In the words of Malcolm X, “I believe that there will ultimately be a clash between the oppressed and those that do the oppressing. I believe that there will be a clash between those who want freedom, justice, and equality for everyone and those who want to continue the systems of exploitation… It is incorrect to classify the revolt of the Negro as simply a racial conflict of black against white, or as a purely American problem. Rather, we are today seeing a global rebellion of the oppressed against the oppressor, the exploited against the exploiter. Racism is primarily rooted in the historical development of capitalist as a world system. This has been proven through several centuries to be a flexible and useful method for the possessing classes. Racism justified genocide and conquest, on which established the European colonial empires. Racism rationalized the slave trade, which spurred the primitive accumulation of capital needed for the industrial revolution. The existence of racism may be explained in three ways.

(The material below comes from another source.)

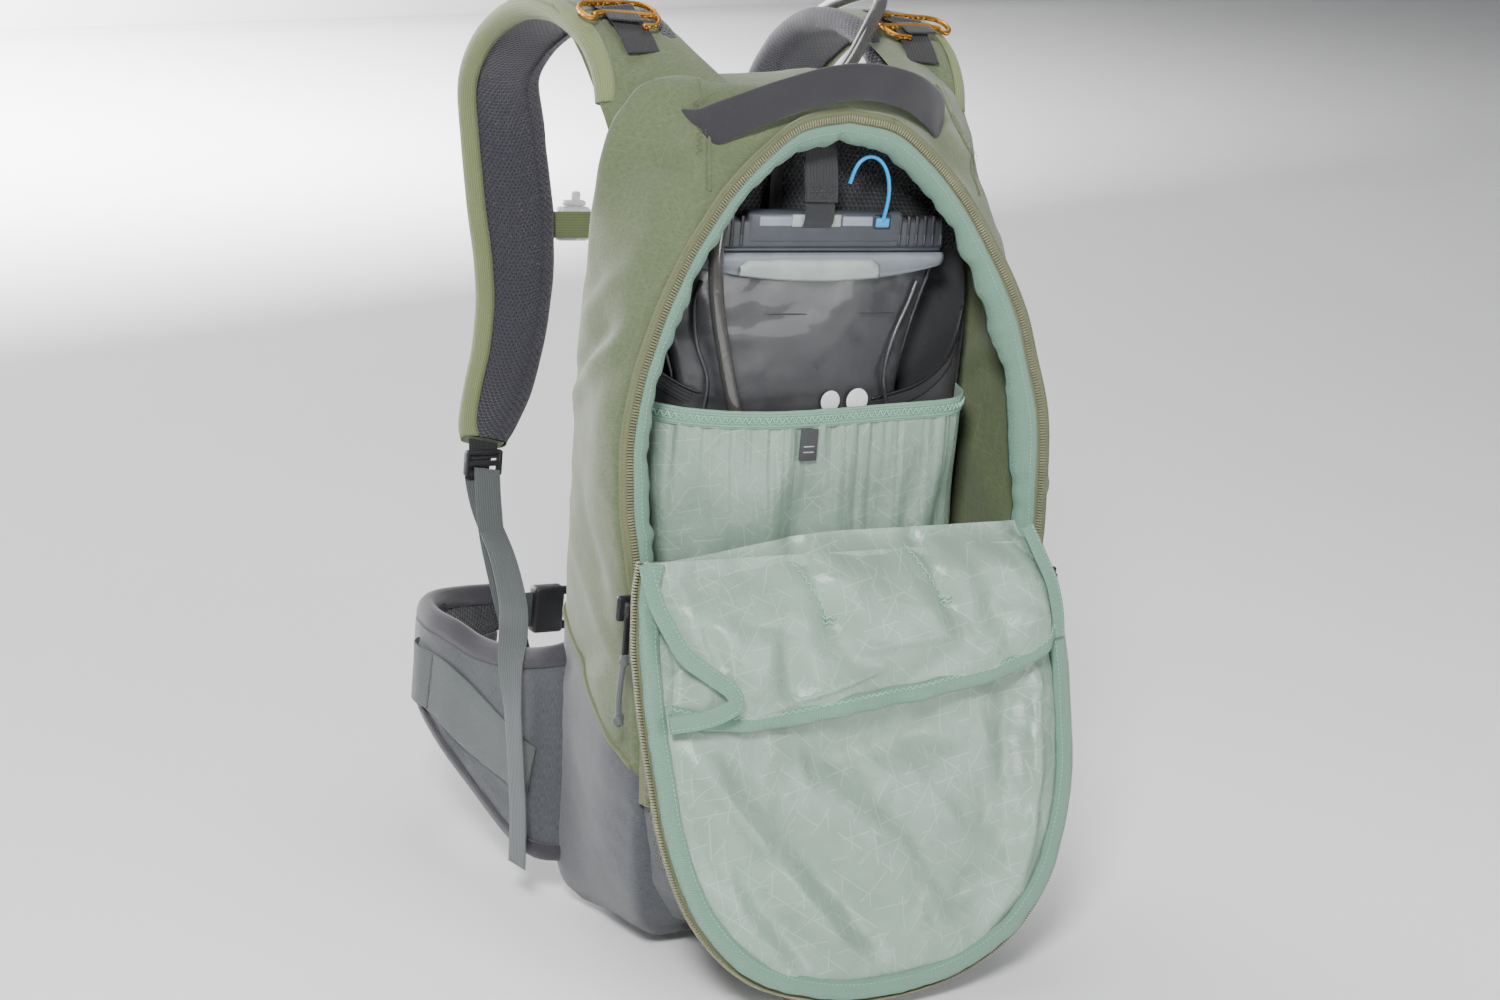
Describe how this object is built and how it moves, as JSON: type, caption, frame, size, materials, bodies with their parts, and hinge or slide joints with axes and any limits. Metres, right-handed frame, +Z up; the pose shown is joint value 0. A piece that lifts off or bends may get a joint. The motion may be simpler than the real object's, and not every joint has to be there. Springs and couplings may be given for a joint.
{
  "type": "hydration pack",
  "caption": "Trail rucksack with a drink bladder, front flap unzipped and hanging, padded shoulder straps and hip belt.",
  "frame": {"origin": "centre of the bag's flat base, on the floor it stands on", "axes": "+Z up, -Y the side with the opening and flap, +Y the wearer's side, +X right as seen facing the flap"},
  "size_m": [0.34, 0.4465, 0.5654],
  "materials": {
    "sage_ripstop": "heathered ripstop",
    "grey_heather": "heathered grey boot fabric",
    "mint_lining": "smooth coated nylon",
    "mint_binding": "grosgrain tape",
    "olive_zip": "coil zip",
    "dark_mesh": "spacer mesh",
    "black_mesh": "fine mesh",
    "slate_tape": "woven slate fabric",
    "olive_edge": "edge binding",
    "webbing": "woven webbing",
    "black_webbing": "woven webbing",
    "black_plastic": "moulded",
    "hook_metal": "anodised",
    "bar_plastic": "moulded",
    "lip_plastic": "moulded",
    "bladder_film": "smoky flexible film",
    "hose": "smoky tube",
    "tether_blue": "cord",
    "clear_clip": "translucent moulded",
    "slider_metal": "black lacquer",
    "pull_cord": "braided cord",
    "plate_foam": "moulded foam plate",
    "tag_fabric": "woven tag"
  },
  "bodies": {
    "bag": {"main_shell": "sage_ripstop", "lower_boot": "grey_heather", "zip_track": "olive_zip", "front_pocket": "grey_heather", "pocket_zips": "olive_zip", "pocket_gussets": "black_mesh", "back_panel": "black_mesh", "back_pads": "dark_mesh", "lumbar_pad": "dark_mesh", "protector_plate": "plate_foam", "mesh_sleeve": "black_mesh", "elastic_pocket": "mint_lining", "pocket_hem": "mint_binding", "pocket_tag": "tag_fabric", "bladder_film": "bladder_film", "closure_bar": "bar_plastic", "lip_panel": "lip_plastic", "hanger_strap": "black_webbing", "tether_button": "tether_blue", "tether_cord": "tether_blue", "hose_port": "black_plastic", "drink_hose": "hose"},
    "flap": {"flap_panel": "sage_ripstop", "flap_lining": "mint_lining", "flap_pocket": "mint_lining", "flap_binding": "mint_binding", "flap_zip": "olive_zip"},
    "handle": {"carry_handle": "slate_tape"},
    "zip_slider_left": {"zip_slider_left": "slider_metal"},
    "pull_left": {"pull_tab_left": "slider_metal", "pull_cord_left": "pull_cord"},
    "pocket_slider_left": {"pocket_slider_left": "slider_metal"},
    "strap_left": {"strap_pad_left": "sage_ripstop", "strap_mesh_left": "dark_mesh", "lifter_web_left": "black_webbing", "ladder_lock_left": "black_plastic", "lower_web_left": "webbing"},
    "hook_left": {"lifter_hook_left": "hook_metal"},
    "sternum_left": {"sternum_strap_left": "olive_edge", "sternum_clip_left": "clear_clip"},
    "wing_left": {"belt_wing_left": "grey_heather", "belt_band_left": "webbing", "belt_buckle_male": "black_plastic"},
    "zip_slider_right": {"zip_slider_right": "slider_metal"},
    "pull_right": {"pull_tab_right": "slider_metal", "pull_cord_right": "pull_cord"},
    "pocket_slider_right": {"pocket_slider_right": "slider_metal"},
    "strap_right": {"strap_pad_right": "sage_ripstop", "strap_mesh_right": "dark_mesh", "lifter_web_right": "black_webbing", "ladder_lock_right": "black_plastic", "lower_web_right": "webbing", "hose_clip": "black_plastic", "bite_valve": "black_plastic"},
    "hook_right": {"lifter_hook_right": "hook_metal"},
    "sternum_right": {"sternum_strap_right": "olive_edge", "sternum_clip_right": "clear_clip"},
    "wing_right": {"belt_wing_right": "grey_heather", "belt_band_right": "webbing", "belt_buckle_female": "black_plastic"}
  },
  "joints": [
    {"name": "flap_fold", "type": "hinge", "parent": "bag", "child": "flap", "pos_m": [0, -0.079, 0.248], "axis": [1, 0, 0], "range_deg": [-170, 0]},
    {"name": "handle_flop", "type": "hinge", "parent": "bag", "child": "handle", "pos_m": [0, -0.014, 0.481], "axis": [1, 0, 0], "range_deg": [-10, 20], "stiffness_Nm_per_rad": 0.06},
    {"name": "zip_slide_left", "type": "slide", "parent": "bag", "child": "zip_slider_left", "axis": [-0.11, 0.19, 0.9756], "range_m": [0, 0.025]},
    {"name": "pull_swing_left", "type": "hinge", "parent": "zip_slider_left", "child": "pull_left", "pos_m": [-0.1475, -0.071, 0.222], "axis": [1, 0, 0], "range_deg": [-120, 4]},
    {"name": "pocket_slide_left", "type": "slide", "parent": "bag", "child": "pocket_slider_left", "axis": [0.0647, -0.0185, -0.9977], "range_m": [0, 0.09]},
    {"name": "strap_swing_left", "type": "hinge", "parent": "bag", "child": "strap_left", "pos_m": [-0.098, 0.054, 0.5], "axis": [1, 0, 0], "range_deg": [0, 20], "deforming": ["lower_web_left"]},
    {"name": "hook_lift_left", "type": "hinge", "parent": "strap_left", "child": "hook_left", "pos_m": [-0.104, 0.0695, 0.5355], "axis": [1, 0, 0], "range_deg": [0, 35]},
    {"name": "sternum_slide_left", "type": "slide", "parent": "strap_left", "child": "sternum_left", "axis": [0, 0, 1], "range_m": [-0.02, 0.015]},
    {"name": "wing_fold_left", "type": "hinge", "parent": "bag", "child": "wing_left", "pos_m": [-0.136, 0.037, 0.09], "axis": [0, 0, 1], "range_deg": [-20, 0]},
    {"name": "zip_slide_right", "type": "slide", "parent": "bag", "child": "zip_slider_right", "axis": [0.11, 0.19, 0.9756], "range_m": [0, 0.025]},
    {"name": "pull_swing_right", "type": "hinge", "parent": "zip_slider_right", "child": "pull_right", "pos_m": [0.1475, -0.071, 0.222], "axis": [1, 0, 0], "range_deg": [-120, 4]},
    {"name": "pocket_slide_right", "type": "slide", "parent": "bag", "child": "pocket_slider_right", "axis": [-0.0647, -0.0185, -0.9977], "range_m": [0, 0.09]},
    {"name": "strap_swing_right", "type": "hinge", "parent": "bag", "child": "strap_right", "pos_m": [0.098, 0.054, 0.5], "axis": [1, 0, 0], "range_deg": [0, 20], "deforming": ["lower_web_right", "drink_hose"]},
    {"name": "hook_lift_right", "type": "hinge", "parent": "strap_right", "child": "hook_right", "pos_m": [0.104, 0.0695, 0.5355], "axis": [1, 0, 0], "range_deg": [0, 10]},
    {"name": "sternum_slide_right", "type": "slide", "parent": "strap_right", "child": "sternum_right", "axis": [0, 0, 1], "range_m": [-0.02, 0.015]},
    {"name": "wing_fold_right", "type": "hinge", "parent": "bag", "child": "wing_right", "pos_m": [0.136, 0.037, 0.09], "axis": [0, 0, 1], "range_deg": [0, 20]}
  ]
}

First, the dominant view in which is rarely expressed as theory but rather operates at the level of individual and societal assumptions, that racism is an irrational reaction to difference which cause some people with white skin to have problems to people with black skin which sometimes leads to violent actions. Individuals and groups who have this understanding of racism advocate education and awareness as a way of preventing racism. Next, racism is endemic in white society and the only solution is for people with color to organize themselves separately from whites in order to protect themselves and to defend their interests.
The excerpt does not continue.